→ **Records from a data collection**:
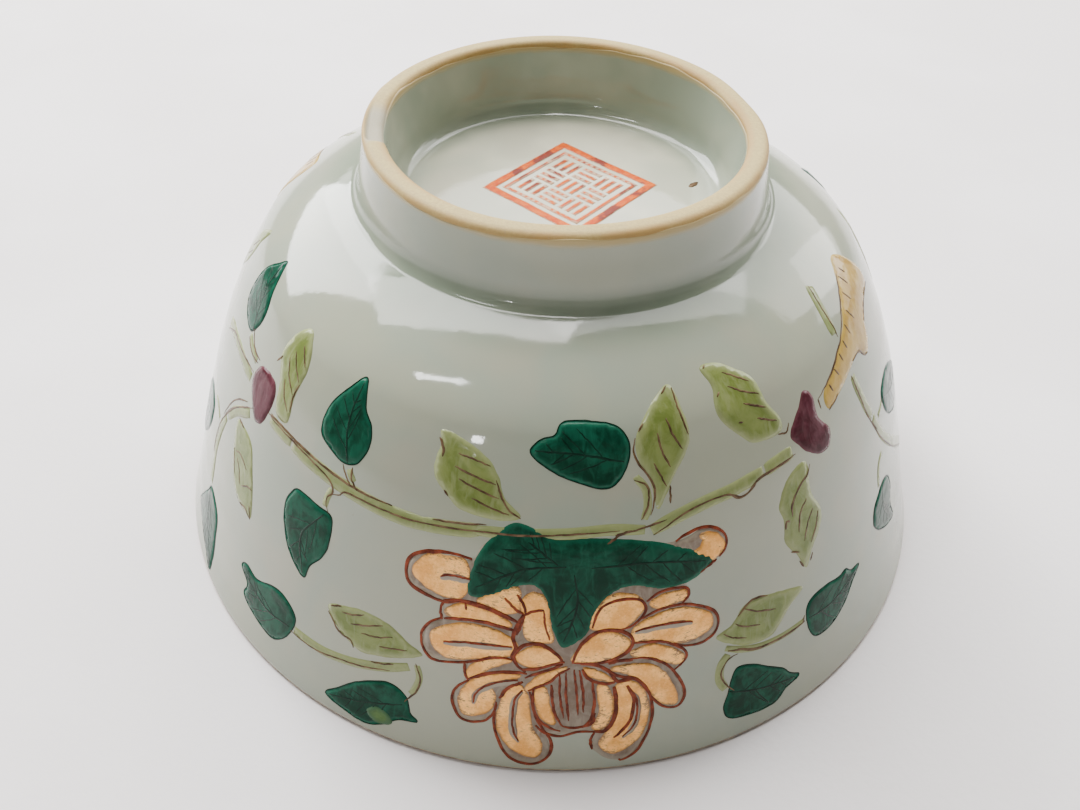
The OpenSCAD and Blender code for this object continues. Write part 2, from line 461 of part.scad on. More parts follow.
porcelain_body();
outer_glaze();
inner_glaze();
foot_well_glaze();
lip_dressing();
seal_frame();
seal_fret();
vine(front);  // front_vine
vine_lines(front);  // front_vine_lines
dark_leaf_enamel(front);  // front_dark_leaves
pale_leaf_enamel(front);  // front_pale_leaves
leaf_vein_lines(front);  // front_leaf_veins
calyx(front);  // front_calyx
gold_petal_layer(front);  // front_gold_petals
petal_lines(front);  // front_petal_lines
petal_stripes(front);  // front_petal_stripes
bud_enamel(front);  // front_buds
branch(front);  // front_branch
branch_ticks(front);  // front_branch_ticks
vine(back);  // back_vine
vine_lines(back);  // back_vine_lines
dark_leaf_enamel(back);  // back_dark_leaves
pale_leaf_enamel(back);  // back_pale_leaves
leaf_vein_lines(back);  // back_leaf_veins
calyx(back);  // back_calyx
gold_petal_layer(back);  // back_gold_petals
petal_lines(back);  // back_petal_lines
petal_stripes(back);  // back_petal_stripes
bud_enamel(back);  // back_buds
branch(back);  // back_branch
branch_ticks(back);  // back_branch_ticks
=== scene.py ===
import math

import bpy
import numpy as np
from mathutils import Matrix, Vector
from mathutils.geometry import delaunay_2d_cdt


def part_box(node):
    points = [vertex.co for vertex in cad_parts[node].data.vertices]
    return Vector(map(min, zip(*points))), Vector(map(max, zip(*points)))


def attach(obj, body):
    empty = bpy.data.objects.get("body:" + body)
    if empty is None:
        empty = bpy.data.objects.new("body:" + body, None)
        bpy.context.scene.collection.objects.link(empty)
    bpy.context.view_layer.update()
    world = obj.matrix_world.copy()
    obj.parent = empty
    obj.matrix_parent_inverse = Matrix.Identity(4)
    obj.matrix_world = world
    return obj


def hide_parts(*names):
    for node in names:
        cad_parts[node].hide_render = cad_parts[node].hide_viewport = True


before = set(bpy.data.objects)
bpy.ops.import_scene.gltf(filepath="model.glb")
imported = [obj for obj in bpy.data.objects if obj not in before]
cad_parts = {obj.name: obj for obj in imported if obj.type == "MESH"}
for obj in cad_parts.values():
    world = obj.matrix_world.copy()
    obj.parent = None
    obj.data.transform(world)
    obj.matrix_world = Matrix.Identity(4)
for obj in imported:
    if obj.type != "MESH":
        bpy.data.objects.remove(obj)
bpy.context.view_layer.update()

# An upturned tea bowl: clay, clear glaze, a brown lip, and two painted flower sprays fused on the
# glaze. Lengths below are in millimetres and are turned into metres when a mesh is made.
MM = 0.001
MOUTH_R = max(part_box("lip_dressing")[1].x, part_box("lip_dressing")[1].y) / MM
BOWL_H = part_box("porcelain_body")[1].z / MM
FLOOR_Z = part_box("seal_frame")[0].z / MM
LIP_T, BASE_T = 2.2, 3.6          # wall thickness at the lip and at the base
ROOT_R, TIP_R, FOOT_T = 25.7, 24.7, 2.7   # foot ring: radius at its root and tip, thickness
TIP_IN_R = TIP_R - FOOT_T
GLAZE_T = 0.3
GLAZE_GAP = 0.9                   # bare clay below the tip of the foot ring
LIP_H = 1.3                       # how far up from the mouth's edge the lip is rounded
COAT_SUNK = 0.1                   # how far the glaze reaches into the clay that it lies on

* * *

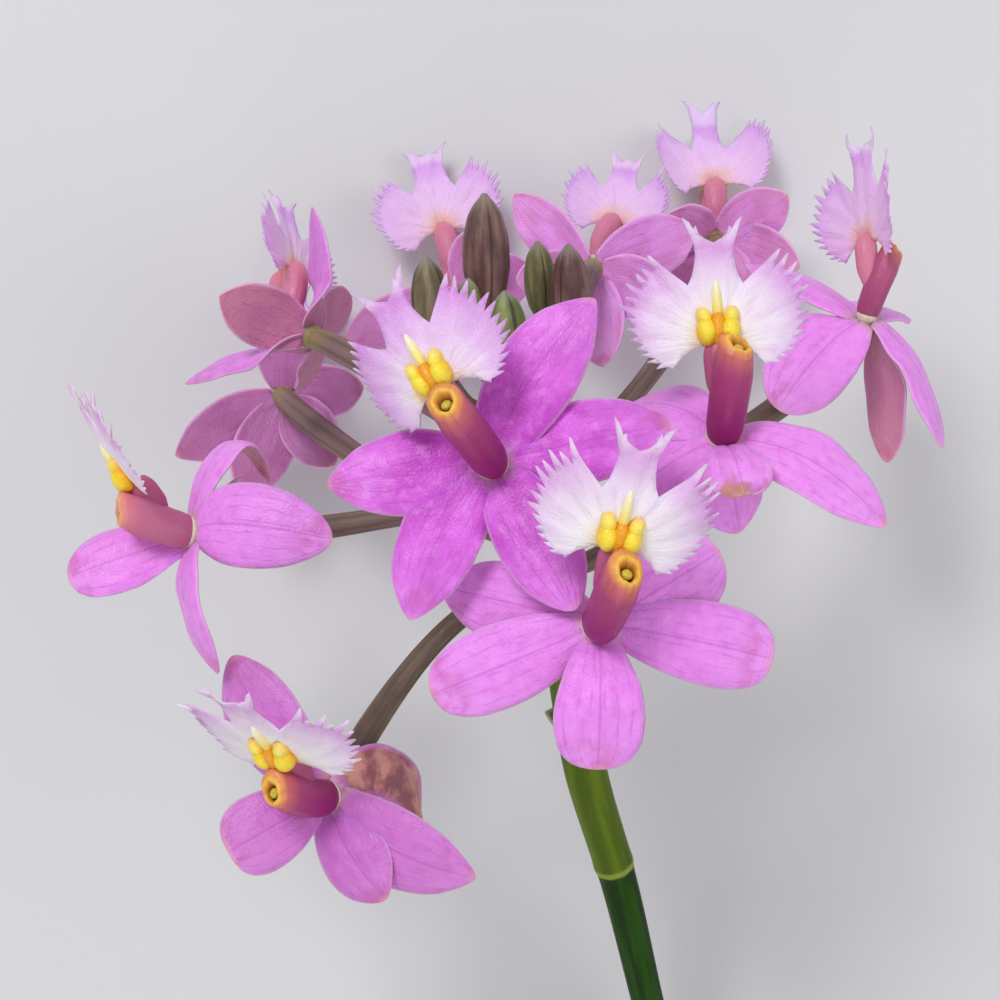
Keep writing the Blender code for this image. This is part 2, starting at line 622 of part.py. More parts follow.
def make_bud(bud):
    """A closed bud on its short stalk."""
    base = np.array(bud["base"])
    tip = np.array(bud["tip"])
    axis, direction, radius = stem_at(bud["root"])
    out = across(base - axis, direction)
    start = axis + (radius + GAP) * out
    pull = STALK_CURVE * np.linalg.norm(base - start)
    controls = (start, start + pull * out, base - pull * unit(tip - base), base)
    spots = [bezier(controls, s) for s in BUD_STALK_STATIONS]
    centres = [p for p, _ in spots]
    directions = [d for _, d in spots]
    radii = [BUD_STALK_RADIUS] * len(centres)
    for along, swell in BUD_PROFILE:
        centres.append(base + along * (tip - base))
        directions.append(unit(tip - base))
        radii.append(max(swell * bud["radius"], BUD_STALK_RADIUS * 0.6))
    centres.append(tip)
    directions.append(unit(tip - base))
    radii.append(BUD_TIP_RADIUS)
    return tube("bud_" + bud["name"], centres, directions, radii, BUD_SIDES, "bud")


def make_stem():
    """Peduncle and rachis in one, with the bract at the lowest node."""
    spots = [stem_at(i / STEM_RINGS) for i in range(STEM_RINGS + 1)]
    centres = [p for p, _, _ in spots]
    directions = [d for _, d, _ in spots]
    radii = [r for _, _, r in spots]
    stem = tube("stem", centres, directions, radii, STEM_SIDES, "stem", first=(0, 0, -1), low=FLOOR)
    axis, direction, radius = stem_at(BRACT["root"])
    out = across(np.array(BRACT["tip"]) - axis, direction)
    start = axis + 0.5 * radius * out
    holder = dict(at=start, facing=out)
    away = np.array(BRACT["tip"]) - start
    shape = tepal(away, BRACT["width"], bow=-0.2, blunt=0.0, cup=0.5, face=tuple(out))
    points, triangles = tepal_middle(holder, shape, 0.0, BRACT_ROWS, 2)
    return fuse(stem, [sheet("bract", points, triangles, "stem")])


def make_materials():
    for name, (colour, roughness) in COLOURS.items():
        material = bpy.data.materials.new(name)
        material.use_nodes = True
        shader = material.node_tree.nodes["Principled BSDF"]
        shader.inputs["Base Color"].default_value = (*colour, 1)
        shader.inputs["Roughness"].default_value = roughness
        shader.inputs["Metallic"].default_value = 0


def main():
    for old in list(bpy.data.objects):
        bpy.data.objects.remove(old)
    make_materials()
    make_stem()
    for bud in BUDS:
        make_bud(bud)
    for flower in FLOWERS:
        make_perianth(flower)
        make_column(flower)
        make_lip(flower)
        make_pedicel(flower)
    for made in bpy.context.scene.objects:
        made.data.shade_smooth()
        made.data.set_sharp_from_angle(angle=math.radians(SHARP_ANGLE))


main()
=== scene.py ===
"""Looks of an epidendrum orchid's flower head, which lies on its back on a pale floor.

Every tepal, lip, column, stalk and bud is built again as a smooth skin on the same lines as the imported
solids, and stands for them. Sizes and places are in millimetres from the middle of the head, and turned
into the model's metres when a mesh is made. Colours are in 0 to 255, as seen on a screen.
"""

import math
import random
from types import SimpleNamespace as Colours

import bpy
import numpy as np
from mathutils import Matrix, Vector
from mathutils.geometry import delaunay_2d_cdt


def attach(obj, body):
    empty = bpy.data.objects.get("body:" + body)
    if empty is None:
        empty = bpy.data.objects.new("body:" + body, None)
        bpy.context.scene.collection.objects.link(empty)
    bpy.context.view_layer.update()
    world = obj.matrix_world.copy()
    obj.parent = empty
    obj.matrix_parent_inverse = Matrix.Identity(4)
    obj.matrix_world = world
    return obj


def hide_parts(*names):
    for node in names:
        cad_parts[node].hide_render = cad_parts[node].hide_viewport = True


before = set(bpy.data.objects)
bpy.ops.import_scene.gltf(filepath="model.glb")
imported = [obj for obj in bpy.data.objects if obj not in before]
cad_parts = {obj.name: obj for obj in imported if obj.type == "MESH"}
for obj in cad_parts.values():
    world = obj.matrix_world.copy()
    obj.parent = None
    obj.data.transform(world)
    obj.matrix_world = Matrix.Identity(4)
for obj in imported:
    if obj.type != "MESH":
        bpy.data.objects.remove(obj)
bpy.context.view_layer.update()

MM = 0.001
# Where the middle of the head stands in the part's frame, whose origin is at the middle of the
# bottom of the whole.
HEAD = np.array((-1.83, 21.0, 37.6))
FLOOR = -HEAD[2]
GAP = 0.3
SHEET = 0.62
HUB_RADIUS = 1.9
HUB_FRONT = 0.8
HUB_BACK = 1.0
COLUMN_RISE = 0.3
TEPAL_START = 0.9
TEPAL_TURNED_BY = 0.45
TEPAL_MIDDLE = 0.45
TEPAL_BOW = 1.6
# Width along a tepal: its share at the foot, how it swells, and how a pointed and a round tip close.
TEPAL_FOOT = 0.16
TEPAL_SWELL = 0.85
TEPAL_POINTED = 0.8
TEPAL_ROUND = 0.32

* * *

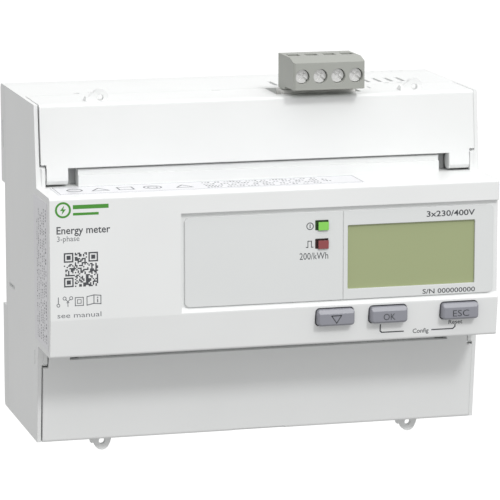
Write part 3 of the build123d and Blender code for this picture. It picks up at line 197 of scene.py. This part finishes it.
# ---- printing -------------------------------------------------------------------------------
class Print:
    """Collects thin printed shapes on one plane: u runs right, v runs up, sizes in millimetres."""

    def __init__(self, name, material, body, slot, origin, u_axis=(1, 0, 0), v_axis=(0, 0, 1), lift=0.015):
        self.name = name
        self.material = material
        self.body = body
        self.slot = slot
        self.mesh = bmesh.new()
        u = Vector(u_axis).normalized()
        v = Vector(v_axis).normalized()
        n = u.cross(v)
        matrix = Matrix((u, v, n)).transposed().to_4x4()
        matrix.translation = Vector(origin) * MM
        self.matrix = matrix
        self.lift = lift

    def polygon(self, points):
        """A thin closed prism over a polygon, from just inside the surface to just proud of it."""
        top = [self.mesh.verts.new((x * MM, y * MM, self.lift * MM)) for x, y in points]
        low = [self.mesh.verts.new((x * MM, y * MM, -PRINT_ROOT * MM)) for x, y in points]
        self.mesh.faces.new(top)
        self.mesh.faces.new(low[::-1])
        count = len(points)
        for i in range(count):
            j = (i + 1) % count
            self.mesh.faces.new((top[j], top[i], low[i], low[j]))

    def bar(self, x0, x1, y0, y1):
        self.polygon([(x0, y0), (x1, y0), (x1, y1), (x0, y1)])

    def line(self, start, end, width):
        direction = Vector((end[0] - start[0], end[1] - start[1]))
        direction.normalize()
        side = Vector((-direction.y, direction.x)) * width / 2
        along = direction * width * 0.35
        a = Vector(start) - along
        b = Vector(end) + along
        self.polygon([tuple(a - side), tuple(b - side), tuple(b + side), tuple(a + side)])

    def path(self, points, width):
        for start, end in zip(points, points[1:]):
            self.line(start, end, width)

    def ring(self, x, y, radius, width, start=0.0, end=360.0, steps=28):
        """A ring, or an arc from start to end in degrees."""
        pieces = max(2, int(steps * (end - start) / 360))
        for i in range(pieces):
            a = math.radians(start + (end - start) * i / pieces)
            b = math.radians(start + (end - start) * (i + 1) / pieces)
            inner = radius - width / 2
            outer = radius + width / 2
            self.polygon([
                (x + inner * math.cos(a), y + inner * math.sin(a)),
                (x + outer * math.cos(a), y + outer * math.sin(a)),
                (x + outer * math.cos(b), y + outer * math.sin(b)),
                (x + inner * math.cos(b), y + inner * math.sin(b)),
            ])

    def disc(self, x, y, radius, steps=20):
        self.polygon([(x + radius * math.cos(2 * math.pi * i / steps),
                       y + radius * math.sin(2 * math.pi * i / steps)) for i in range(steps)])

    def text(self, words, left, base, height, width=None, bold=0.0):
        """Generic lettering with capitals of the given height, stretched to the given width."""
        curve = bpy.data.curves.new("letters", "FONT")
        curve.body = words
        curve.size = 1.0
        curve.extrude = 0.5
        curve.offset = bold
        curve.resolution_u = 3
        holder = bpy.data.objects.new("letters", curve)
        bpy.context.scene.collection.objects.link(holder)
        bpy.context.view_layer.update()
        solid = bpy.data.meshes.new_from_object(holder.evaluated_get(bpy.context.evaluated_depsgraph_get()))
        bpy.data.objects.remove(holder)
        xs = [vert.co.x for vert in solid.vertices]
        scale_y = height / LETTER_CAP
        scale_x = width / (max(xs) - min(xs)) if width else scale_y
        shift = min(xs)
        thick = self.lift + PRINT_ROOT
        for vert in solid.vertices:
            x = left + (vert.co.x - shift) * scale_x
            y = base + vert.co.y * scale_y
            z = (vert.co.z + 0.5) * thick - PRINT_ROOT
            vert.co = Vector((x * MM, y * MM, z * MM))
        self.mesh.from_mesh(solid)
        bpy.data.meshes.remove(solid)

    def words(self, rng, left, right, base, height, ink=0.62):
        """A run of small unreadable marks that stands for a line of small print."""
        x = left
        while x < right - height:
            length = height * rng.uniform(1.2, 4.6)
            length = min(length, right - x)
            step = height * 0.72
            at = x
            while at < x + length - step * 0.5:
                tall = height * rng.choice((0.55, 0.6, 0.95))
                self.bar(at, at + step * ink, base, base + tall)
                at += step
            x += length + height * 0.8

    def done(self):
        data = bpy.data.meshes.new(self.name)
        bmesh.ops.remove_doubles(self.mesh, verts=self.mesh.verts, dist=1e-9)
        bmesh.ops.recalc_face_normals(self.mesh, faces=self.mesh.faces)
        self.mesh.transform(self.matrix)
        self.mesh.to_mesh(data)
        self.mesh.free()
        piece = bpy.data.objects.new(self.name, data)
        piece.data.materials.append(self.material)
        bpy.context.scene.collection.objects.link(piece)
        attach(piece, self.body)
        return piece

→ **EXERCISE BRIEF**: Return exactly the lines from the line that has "Write part 3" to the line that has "thin printed shapes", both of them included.

→ **OUTPUT OF THE TASK**:
Write part 3 of the build123d and Blender code for this picture. It picks up at line 197 of scene.py. This part finishes it.
# ---- printing -------------------------------------------------------------------------------
class Print:
    """Collects thin printed shapes on one plane: u runs right, v runs up, sizes in millimetres."""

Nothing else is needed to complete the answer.